Face au conseil municipal de la commune des Pyrénées-Atlantiques dont il est l'édile depuis 10 ans, le nouveau Premier ministre a qualifié d'"erreur" l'interdiction du cumul des mandats pour les parlementaires, une règle établie en 2014 sous la présidence Hollande. "Je pense qu'il faut que ce débat soit repris", a-t-il déclaré, précisant qu'il poserait cette question dans son discours de politique générale.
Et de justifier sa position par "la rupture entre la base de la société française (...) et les milieux de pouvoir", qui nourrit, selon lui, "une défiance profonde à l'égard du monde politique, toutes formations confondues".
Le président du MoDem a aussi confirmé son intention de rester maire de la ville.
A gauche, les réactions n'ont pas tardé. "Moi, je pense qu'il devrait démissionner de son mandat" local, a fustigé sur LCP la cheffe de file des députés insoumis Mathilde Panot. "On ne peut pas être à la fois Premier ministre de la France et maire d'une ville".
François Bayrou avait déjà suscité la controverse en choisissant de se rendre à Pau plutôt qu'à une réunion de crise au ministère de l'Intérieur sur Mayotte, dévastée par un cyclone qui aurait fait des centaines voire des milliers de morts.

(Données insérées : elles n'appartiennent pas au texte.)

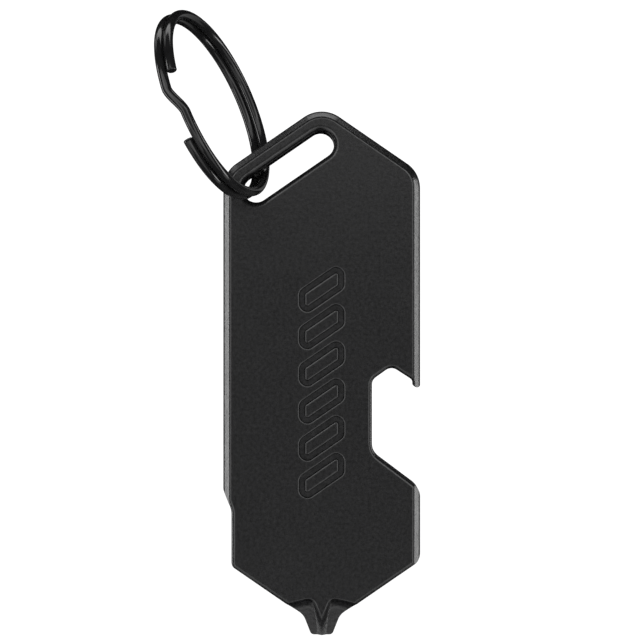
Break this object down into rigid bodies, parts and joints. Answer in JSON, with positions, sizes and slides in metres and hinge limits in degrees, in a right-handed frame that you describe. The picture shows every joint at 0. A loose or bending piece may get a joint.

Il n'y a assisté qu'à distance.
Cette décision est "indigne et irrespectueuse(...) alors même que (l'archipel) traverse l'une des pires tragédies", a notamment dénoncé sur X le député socialiste Arthur Delaporte.
Auparavant, le nouveau locataire de Matignon a organisé une première salve de consultations des groupes parlementaires de l'Assemblée nationale "par leur ordre d'importance" numérique dans cette chambre.
Marine Le Pen a souhaité que le chantier du mode de scrutin à la proportionnelle, revendiqué aussi par François Bayrou, soit engagé "juste après le budget" et qualifié la proposition de la gauche, de ne pas censurer le gouvernement en échange d'un abandon du 49.3, de "tractations indignes".
- Socialistes sur leur "faim" -
Le Premier secrétaire du Parti socialiste Olivier Faure, accompagné par les chefs de groupe, Boris Vallaud pour l'Assemblée et Patrick Kanner pour le Sénat, est ressorti "sur (sa) faim" du rendez-vous, lors duquel ils ont "beaucoup parlé" de ce pacte de non-censure, sans que l'échange soit "conclusif".
S'il engage la même politique que Michel Barnier, "nous le censurerions de la même façon", a-t-il prévenu.
La France insoumise, qui a déjà promis la censure, a elle refusé de rencontrer pour le moment François Bayrou.
Gabriel Attal, chef de file des députés macronistes et président du parti Renaissance, est ressorti sans un mot, pour demeurer selon son entourage "une force facilitatrice".
Quant à Laurent Wauquiez, patron des députés Droite républicaine, il n'a rien dit non plus. Mais son homologue au Sénat, Mathieu Darnaud, qui l'accompagnait, a affirmé ensuite à l'AFP vouloir que M. Bayrou "éclaircisse rapidement sa feuille de route" avec "les sujets régaliens", "l'immigration" ou encore "l'urgence agricole". Si c'est le cas, il a souhaité que la droite "soit représentée de façon significative" au gouvernement.
Les consultations se poursuivront mardi, à commencer par les écologistes, qui ne souhaitent pas "censurer a priori" M. Bayrou.
- Grand oral -
Le temps presse car le futur gouvernement devra porter le nouveau projet de loi de finances pour 2025, interrompu par la censure, alors que le déficit s'aggrave et que les agences de notation froncent les sourcils.
François Bayrou, qui entame son bail à Matignon avec le plus faible niveau de confiance (40%) pour un Premier ministre depuis 2017, selon un sondage BVA Xsight, passera aussi mardi son premier grand oral à l'Assemblée, où il répondra en solo aux questions des députés, car les ministres démissionnaires n'y sont pas autorisés.
Se définissant comme "un Premier ministre de plein exercice et de complémentarité" avec le président Emmanuel Macron, il souhaite former une équipe gouvernementale resserrée et dominée par des "personnalités" d'expérience.
François Bayrou n'a pas l'intention de batailler sur les postes régaliens, qui relèvent du domaine dit "réservé" au président, selon une source gouvernementale.
Le MoDem détient actuellement le portefeuille des Affaires étrangères, avec Jean-Noël Barrot.
M. Bayrou a reçu vendredi le ministre de l'Intérieur sortant Bruno Retailleau (LR), à qui il a laissé le pilotage de la crise à Mayotte comme un gage de la poursuite de sa mission au gouvernement. Mais le maintien de ce ministre clivant divise.